Coat Anisotropy stretches coat reflections in a specific direction based on Coat Rotation. This effect helps simulate coated brushed metals. Reflection Roughness must be greater than 0.0 for this effect to be visible.
Coat Rotation controls the orientation of anisotropic coat reflections. The input range is 0 to 1, corresponding to a rotation angle of 0 to 360 degrees.
Coat Samples control the quality of blurred coat reflections. Higher values reduce noise but increase render times, while lower values introduce grain for faster rendering.
Emission Weight determines the intensity of the emissive color. Higher values produce stronger light emission and increased global illumination.
Enable a matte effect at the object level, allowing the material to act as a shadow catcher. ZBrush consolidates multiple parameters into a single switch, functioning similarly to enabling shadow catching.
Matte objects refer to subtools that are either selected while this material is active or subtools filled with material that has Shadow Catcher enabled.
Off (0): The Subtool does not receive cast shadows in the render and remains visible in the rendered scene.
On (1): The object acts as a shadow catcher, receiving and displaying cast shadows while remaining invisible in the final render.
Use shadow-catching materials to integrate CG objects seamlessly onto photographic backplates by capturing realistic shadows without rendering a visible ground plane.
ZBrush offers a dedicated Redshift Shadow Catcher material for customizing shadow capturing for various Subtools.
Determines whether the Redshift Material color channels or the ZBrush polypaint RGB channel is used to define the model's color.
Off (0): Define material color with the RGB color channel.
When the Use Material Color option is off; activate the RGB channel, select a color in the picker, and use Color >> Fill Object to change the model's color, or use the Paint brush to apply custom polypaint the model.
On (1): Define the model's color with material color channels (Base, Reflect, Trans, Scatter, Coat, Sheen, SSColor, SSRadius, and Emissive.)
Turning Use Material Color on overrides all RGB channel color information and replaces it with the Redshift Material Color channels.
These color channels define how light interacts with the material by controlling its color response across different surface properties, allowing for a wide range of material appearances.
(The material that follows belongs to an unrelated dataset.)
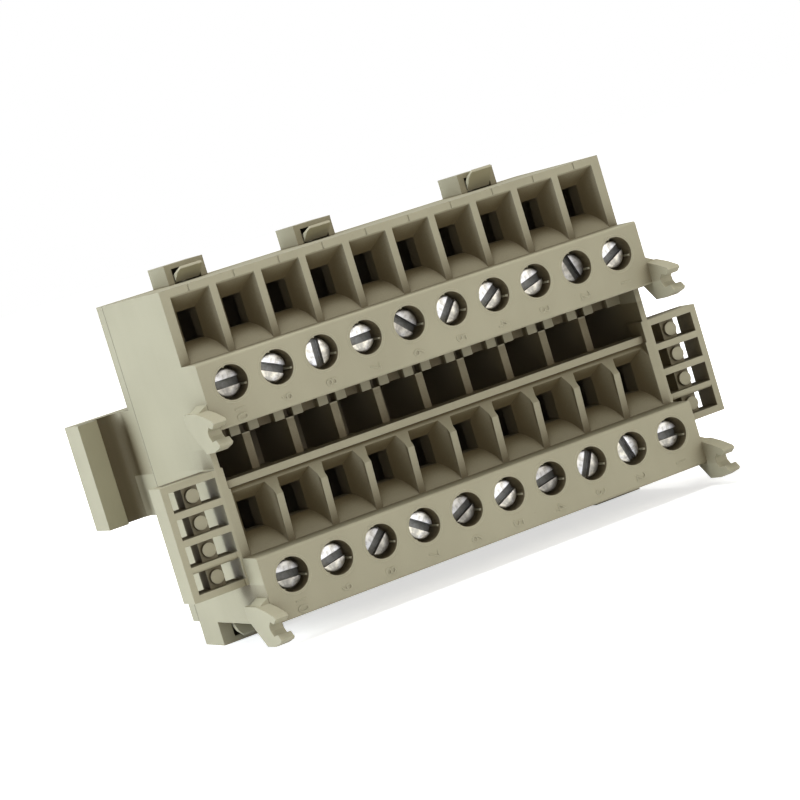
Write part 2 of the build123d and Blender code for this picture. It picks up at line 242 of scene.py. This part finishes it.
# Colours, linear
beige = (0.402, 0.373, 0.262, 1)
cover_beige = (0.406, 0.378, 0.268, 1)
beige_shade = (0.346, 0.319, 0.220, 1)
beige_edge_highlight = (0.575, 0.540, 0.395, 1)
brown_speck = (0.16, 0.14, 0.10, 1)
groove_shadow_brown = (0.045, 0.040, 0.018, 1)
comb_shadow_brown = (0.070, 0.055, 0.026, 1)
lip_shadow_beige = (0.20, 0.185, 0.095, 1)
hollow_shadow_brown = (0.090, 0.062, 0.020, 1)
deep_hollow_bounce_beige = (0.190, 0.160, 0.105, 1)
seam_shadow_brown = (0.035, 0.030, 0.020, 1)
loop_shadow_brown = (0.070, 0.055, 0.030, 1)
loop_shade = (0.05, 0.04, 0.02, 1)
loop_edge_highlight = (0.09, 0.07, 0.04, 1)
bright_zinc = (0.84, 0.85, 0.90, 1)
warm_zinc = (0.80, 0.76, 0.66, 1)
dull_zinc = (0.36, 0.35, 0.33, 1)
aged_zinc = (0.16, 0.15, 0.14, 1)
slot_shadow_grey = (0.10, 0.10, 0.09, 1)
crevice_shadow_grey = (0.03, 0.03, 0.025, 1)
pressed_steel = (0.48, 0.47, 0.45, 1)
bright_tin = (0.62, 0.60, 0.56, 1)
dull_tin = (0.50, 0.47, 0.42, 1)
white = (1.0, 1.0, 1.0, 1)
black = (0.0, 0.0, 0.0, 1)


def plastic(name, colour, shade, light):
    """Satin moulded polyamide: flow clouds, fine grain, edges lightened as a painted highlight, and painted shade
    in its hollows, grooves, comb and seam.
    """
    shader = Shader(bpy.data.materials.new(name))
    where = shader.place()
    rounded = shader.rounded(edge_radius)
    edge = shader.edges(rounded)
    clouds = shader.noise(where, 70, 3)
    streaks = shader.noise(shader.stretched(where, (1, 1, 0.15)), 420)
    grain = shader.noise(where, 5200, 3, 0.6)
    specks = shader.noise(where, 2600).rise(0.70, 0.80)
    body = shader.mix(clouds.rise(0.3, 0.7) * 0.6 + streaks * 0.4, shade, colour)
    body = shader.mix(specks * 0.18, body, brown_speck)
    # Edges lightened with a paler beige as a painted highlight
    body = shader.mix(edge * 0.55, body, light)

    directions = shader.directions(where)
    on = {place: within(directions, stretches) for place, stretches in moulding_places.items()}
    on["hooks"] = on["hooks"] * (1 - on["level_with_comb"])
    in_comb = on["comb"] * (on["comb_web"] * 0.12 + on["comb_floor"] * 0.70)
    in_seam = on["seam"] * (1 - on["latches"])
    lessened = [1 - on[place] * share for place, share in spared.items()]
    shut_in = reduce(mul, lessened, shader.shut_in(hollow_reach))
    # Painted shadow in the foot's groove
    body = shader.mix(on["foot_groove"] * 0.85, body, groove_shadow_brown)
    # Painted shadow on the comb's webs and floor
    body = shader.mix(in_comb, body, comb_shadow_brown)
    # Painted shade on the front face of the foot's lip
    body = shader.mix(on["foot_lip"] * 0.45, body, lip_shadow_beige)
    # Painted shade in the hollows, by how shut in they are
    body = shader.mix(shut_in.rise(0.02, 0.64) * 0.92, body, hollow_shadow_brown)
    # Painted shade in the deepest hollows, a little lighter than the hollow shade, standing in for bounced light
    body = shader.mix(shut_in.rise(0.70, 0.92) * 0.80, body, deep_hollow_bounce_beige)
    # Painted shadow in the seam between cover and housing
    body = shader.mix(in_seam * 0.90, body, seam_shadow_brown)
    sockets = {
        "Base Color": body,
        "Roughness": 0.50 + grain * 0.14 + clouds * 0.06 - edge * 0.08 + in_comb * 0.3,
        "Normal": shader.bump(grain + streaks * 0.6, 0.02 * MM, 0.35, rounded),
        "IOR": 1.5,
    }
    return shader.surface(sockets)


def turned_metal(name, colour, shade, roughness):
    """Plated metal with lathe rings about the piece's own Y axis, a film in patches, and painted shade in its slot
    and crevices.
    """
    shader = Shader(bpy.data.materials.new(name))
    where = shader.place()
    flat = shader.stretched(where, (1, 0, 1))
    radius = shader.node("ShaderNodeVectorMath", {"operation": "LENGTH"}, {0: flat}, "Value")
    rings = (radius * lathe_rings).sine()
    film = shader.noise(where, 1100, 4, 0.6)
    fine = shader.noise(where, 9000)
    cast = shader.noise(where, 420).rise(0.40, 0.62)
    age = shader.node("ShaderNodeObjectInfo", output="Random").rise(0.15, 0.95)
    in_slot = within(shader.directions(where), slot_in_head)
    body = shader.mix(film.rise(0.42, 0.62) * 0.75, shader.mix(cast, colour, warm_zinc), shade)
    body = shader.mix(age * (0.35 + film * 0.6), body, aged_zinc)
    # Painted shade in the slot
    body = shader.mix(in_slot * 0.80, body, slot_shadow_grey)
    # Painted shade in the screw's crevices, by how shut in they are
    body = shader.mix(shader.shut_in(crevice_reach).rise(0.42, 0.92) * 0.6, body, crevice_shadow_grey)
    sockets = {
        "Base Color": body,
        "Metallic": 1.0,
        "Roughness": roughness + film * 0.16 + fine * 0.08 + in_slot * 0.2,
        "Normal": shader.bump(rings * 0.5 + fine * 0.5, 0.01 * MM, 0.25),
    }
    return shader.surface(sockets)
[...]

Whether creating realistic metals, translucent surfaces, or glowing emissive effects, these color channels provide essential control over the material's final look in a physically based rendering workflow.
Set the base color of the material.
Set the color of surface reflections. Reflect should usually remain white at default and adjusted to other colors for metals requiring colored reflections. Setting this to black turns off reflections.
Trans sets the refraction tint color. For physically accurate results, set it to white when using Subsurface Scattering (SSS) or Transmission Scatter. Transmission settings determine refractive transparency and accurate refraction calculations require double-sided geometry, which you can enable in Tool Palette > Display Properties > Double.
Controls the single-scattering component of subsurface materials, simulating microscopic particles suspended in a medium.
Set the color of the coating reflection. Different Coat and Reflect colors create a two-tone effect.
Defines the tint color of the sheen reflection.
Determines the Subsurface Scatter (SSS) color. Light scattered within the object takes on this color before returning to the surface.
Controls how far red, green, and blue wavelengths scatter beneath the surface before exiting. SSRadius works with the SSS Scale to determine the final scattering distance.
Lighter Colors: Increase scattering, creating a softer, more translucent effect.
Darker Colors: Reduce scattering, making the material appear more opaque.
Pure White: Scatters all wavelengths equally, producing a uniform subsurface effect.
Defines the emissive color, controlled by Emission Weight.
A preview of the current Redshift material properties.
Material Texture does not work the same for Redshift Materials as for ZBrush MatCaps. This image cannot be permanently changed or edited for Redshift Materials.